The lowest point of your waste tanks is where the valves are located. The valves are typically in an exposed area in order to simplify dumping. Any fluid in the lower part of the tank can freeze up causing the valves to freeze in place. There’s an easy solution. 

Flush your waste tanks well, then buy two jugs of RV Antifreeze. With the tanks mostly empty, pour one jug of antifreeze into the gray tank (through your sink or shower drain). Pour the second jug into the black tank. 

The antifreeze will settle into the low point of the tank and prevent any freezing around the valve. 

#10 Keep the RV Undercover

This is an obvious one, but protecting your RV from Mother Nature also adds an extra layer of insulation. If you don’t have a large covered area or RV garage, then consider getting an RV cover. 
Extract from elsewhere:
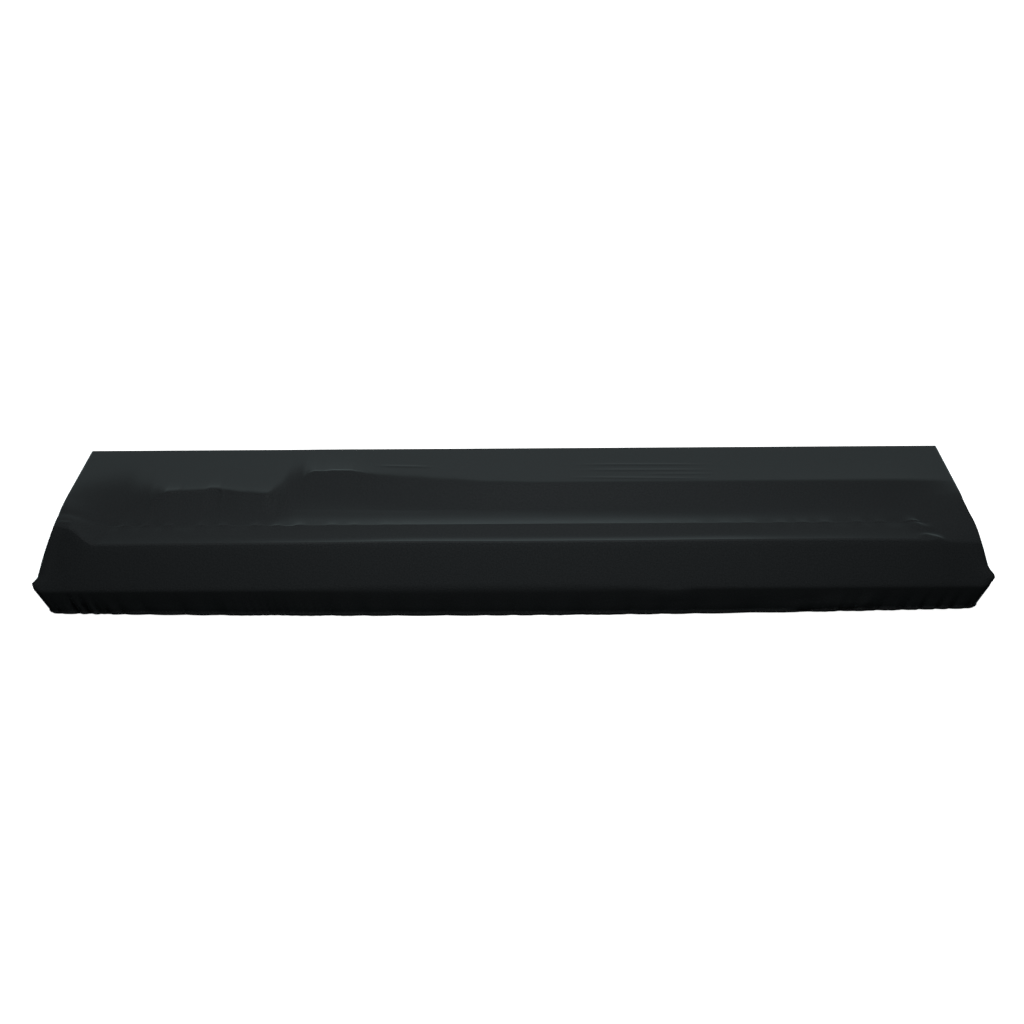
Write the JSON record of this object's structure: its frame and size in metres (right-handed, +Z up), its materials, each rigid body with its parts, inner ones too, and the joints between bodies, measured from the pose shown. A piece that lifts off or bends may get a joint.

We kept our Class C motorhome covered each winter and have tried several RV covers. I have found that thicker covers are more durable and last longer. Large RV covers can be difficult to handle. 

Here’s a video demonstrating several tips I’ve developed over the years to simplify the process of handling your RV cover.

RV Cover Tips to Make It Easier

You can find an assortment of RV Covers on Amazon based on the type and length of your RV. 

BONUS TIPS: For Motorhome Owners

These bonus motorhome tips have nothing to do with freezing, but they are important when parking your RV through the winter.

Fill your fuel tank

If your RV sits for a long time during the winter, cold temperatures may cause condensation build up in the air gap of your tank. Topping off your fuel before parking your RV will prevent this from happening. 

Start your engine and run through the gears

Every couple weeks start the engine and let it get up to temperature. While you’re at it, let the heater run. Before shutting down the engine, run through all of your gears to lubricate your transmission. 
Do this periodically to circulate the oil in your engine and keep your chassis battery fully charged. You’ll also scare away any rodents that are hiding out.